To mark her We Can Do It Campaign, Nelly introduced us to a set of creatives who reflect her can-do attitude.

There is a great story about the founder of Doer Marine, Dr Sylvia Earle, meeting the head of Google Earth at a conference in 2006. She explained that while she loved Google Earth as a tool, it was not quite what it purported to be.

“When are you going to finish it?” she asked him. “You should call Google Earth ‘Google Dirt.’ What about the three quarters of the planet that is blue?”

Doer Marine is a California based “Deep Ocean Exploration and Research” organisation, and after this conference conversation, Doer would work with Google, the US Navy and a host of content producers like National Geographic and the BBC to bring the underwater world to life as part of the Google Earth experience.

Inside a Doer Marine control room.
Inside a Doer Marine control room.

“You can really drill down in detail, or you can cruise around and look at shipwrecks and other interesting things,” says Liz Taylor, Sylvia’s daughter and now president of Doer Marine.

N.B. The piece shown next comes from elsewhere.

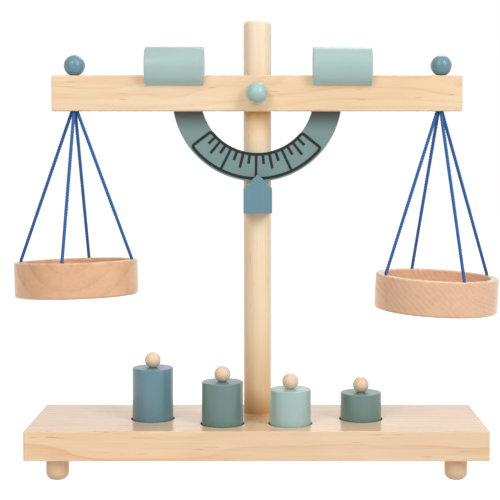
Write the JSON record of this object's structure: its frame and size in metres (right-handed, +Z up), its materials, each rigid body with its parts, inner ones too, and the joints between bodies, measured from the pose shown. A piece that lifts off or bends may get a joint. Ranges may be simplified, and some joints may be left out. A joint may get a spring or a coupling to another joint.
{
  "type": "toy beam balance",
  "caption": "Child's wooden beam balance: post on a footed board, tilting beam with half-ring dial and sliders, round pans hung on cords, and cylinder weights in recesses.",
  "frame": {"origin": "on the floor under the middle of the base board", "axes": "+X to the right along the beam, -Y the front with the dial's scale, +Z up"},
  "size_m": [0.3682, 0.1, 0.3424],
  "materials": {
    "pine": "satin",
    "beech": "satin",
    "plain_wood": "satin",
    "blue_paint": "satin",
    "sage_paint": "satin",
    "mint_paint": "satin",
    "dial_paint": "satin",
    "cord": "matte",
    "steel": "satin"
  },
  "bodies": {
    "stand": {"base_board": "pine", "foot_front_left": "plain_wood", "foot_front_right": "plain_wood", "foot_back_left": "plain_wood", "foot_back_right": "plain_wood", "post": "pine", "post_screw": "steel", "pointer": "blue_paint", "pivot_axle": "beech", "pivot_spacer": "plain_wood", "pivot_bead": "mint_paint"},
    "beam": {"beam": "pine", "dial": "dial_paint", "dial_screws": "steel", "bead_left": "blue_paint", "bead_right": "blue_paint", "cord_tail_left": "cord", "cord_tail_right": "cord"},
    "slider_left": {"slider_left": "mint_paint"},
    "slider_right": {"slider_right": "mint_paint"},
    "knot_left": {"cord_knot_left": "cord"},
    "knot_right": {"cord_knot_right": "cord"},
    "pan_left": {"pan_left": "beech", "cord_left_1": "cord", "cord_left_2": "cord", "cord_left_3": "cord", "cord_left_4": "cord"},
    "pan_right": {"pan_right": "beech", "cord_right_1": "cord", "cord_right_2": "cord", "cord_right_3": "cord", "cord_right_4": "cord"},
    "weight_1": {"weight_1": "blue_paint", "knob_1": "plain_wood", "knob_peg_1": "beech"},
    "weight_2": {"weight_2": "sage_paint", "knob_2": "plain_wood", "knob_peg_2": "beech"},
    "weight_3": {"weight_3": "mint_paint", "knob_3": "plain_wood", "knob_peg_3": "beech"},
    "weight_4": {"weight_4": "sage_paint", "knob_4": "plain_wood", "knob_peg_4": "beech"}
  },
  "joints": [
    {"name": "beam_tilt", "type": "hinge", "parent": "stand", "child": "beam", "pos_m": [0, -0.002, 0.2858], "axis": [0, 1, 0], "range_deg": [-15, 15]},
    {"name": "left_pan_level", "type": "hinge", "parent": "beam", "child": "knot_left", "pos_m": [-0.1386, -0.002, 0.2756], "axis": [0, 1, 0], "range_deg": [-15, 15]},
    {"name": "left_pan_sway", "type": "hinge", "parent": "knot_left", "child": "pan_left", "pos_m": [-0.1386, -0.002, 0.2756], "axis": [1, 0, 0], "range_deg": [-15, 15]},
    {"name": "right_pan_level", "type": "hinge", "parent": "beam", "child": "knot_right", "pos_m": [0.1386, -0.002, 0.2756], "axis": [0, 1, 0], "range_deg": [-15, 15]},
    {"name": "right_pan_sway", "type": "hinge", "parent": "knot_right", "child": "pan_right", "pos_m": [0.1386, -0.002, 0.2756], "axis": [1, 0, 0], "range_deg": [-15, 15]},
    {"name": "left_slider_slide", "type": "slide", "parent": "beam", "child": "slider_left", "axis": [1, 0, 0], "range_m": [-0.04, 0.02]},
    {"name": "right_slider_slide", "type": "slide", "parent": "beam", "child": "slider_right", "axis": [1, 0, 0], "range_m": [-0.02, 0.04]},
    {"name": "weight_1_lift", "type": "slide", "parent": "stand", "child": "weight_1", "axis": [0, 0, 1], "range_m": [0, 0.012]},
    {"name": "weight_2_lift", "type": "slide", "parent": "stand", "child": "weight_2", "axis": [0, 0, 1], "range_m": [0, 0.012]},
    {"name": "weight_3_lift", "type": "slide", "parent": "stand", "child": "weight_3", "axis": [0, 0, 1], "range_m": [0, 0.012]},
    {"name": "weight_4_lift", "type": "slide", "parent": "stand", "child": "weight_4", "axis": [0, 0, 1], "range_m": [0, 0.012]}
  ],
  "couplings": [
    {"joint": "left_pan_level", "follows": "beam_tilt", "ratio": -1},
    {"joint": "right_pan_level", "follows": "beam_tilt", "ratio": -1}
  ]
}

Her mission, and that of her team, is to get people excited about the underwater world and passionate about protecting it.

Why though does she think that space exploration has captured our imaginations in a way that deep sea expeditions have not?

“I think it goes way back,” she says. “People have a primal fear of what’s below the surface, the heaven and hell thing that pops into their minds. Collectively we can look up at the night sky and have a shared experience, but looking out over the surface of the ocean, it’s always this mysterious unknown and there is a fear factor there.”

But she believes that as technology improves and offers new ways of experiencing the watery depths, people will get excited. “Bioluminescence – a starry night below – is just as compelling and beautiful as one above,” she says.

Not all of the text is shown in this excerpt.